Merger Control legislation in preparation

Now steps are being taken towards a national merger control legislation also in Finland. A committee working under the Ministry of Trade and Industry has published a report concerning national merger control.

The committee's proposal would bring mergers and acquisitions under the control of national competition authorities in case the deal results in a group with turnover of more than FIM 2 billion (about USD 425 million) and the turnover of the company to be purchased is at least FIM 200 million. The Office of Free Competition would be allowed to prohibit a concentration on grounds relating to the size of the concentration and the effect of the deal on competition.

If the thresholds are set on the planned level, the law would have to be taken into consideration when planning acquisition of around 400 of the biggest Finnish companies.

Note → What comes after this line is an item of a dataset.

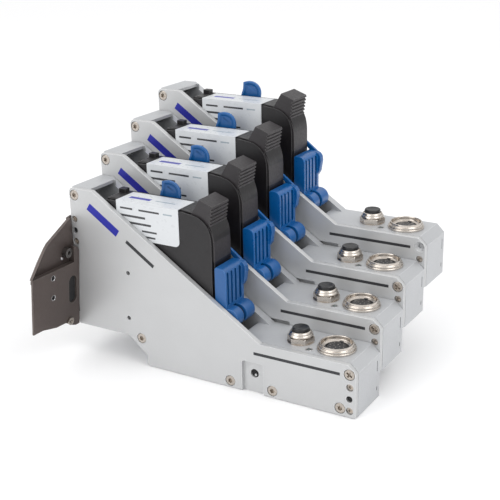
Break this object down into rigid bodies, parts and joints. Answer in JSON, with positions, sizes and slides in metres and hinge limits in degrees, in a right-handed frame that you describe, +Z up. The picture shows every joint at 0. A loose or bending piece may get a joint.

Due to the political atmosphere in favour for merger legislation in Finland for the moment, it seems likely that the report of the committee leads to merger control legislation. The Kesko-Tuko case has, for instance, had an impact on the views of the representatives of the Finnish Office of Free Competition. Prior to the Kesko-Tuko case the views expressed on behalf of the Office of Free Competition on the need for national merger control legislation were negative. However, due to the Kesko-Tuko case it has been realised that it would be better to deal with domestic cases in Finland. However, the committee's report has also met strong opposition, for example from the Confederation of Finnish Industry and Employers. Especially the 200 million FIM limit is considered to be too low, and the Confederation of Finnish Industry and Employers would rather see a lowering of the turnover thresholds in the EC Merger Control Regulation than the enactment of national merger control legislation.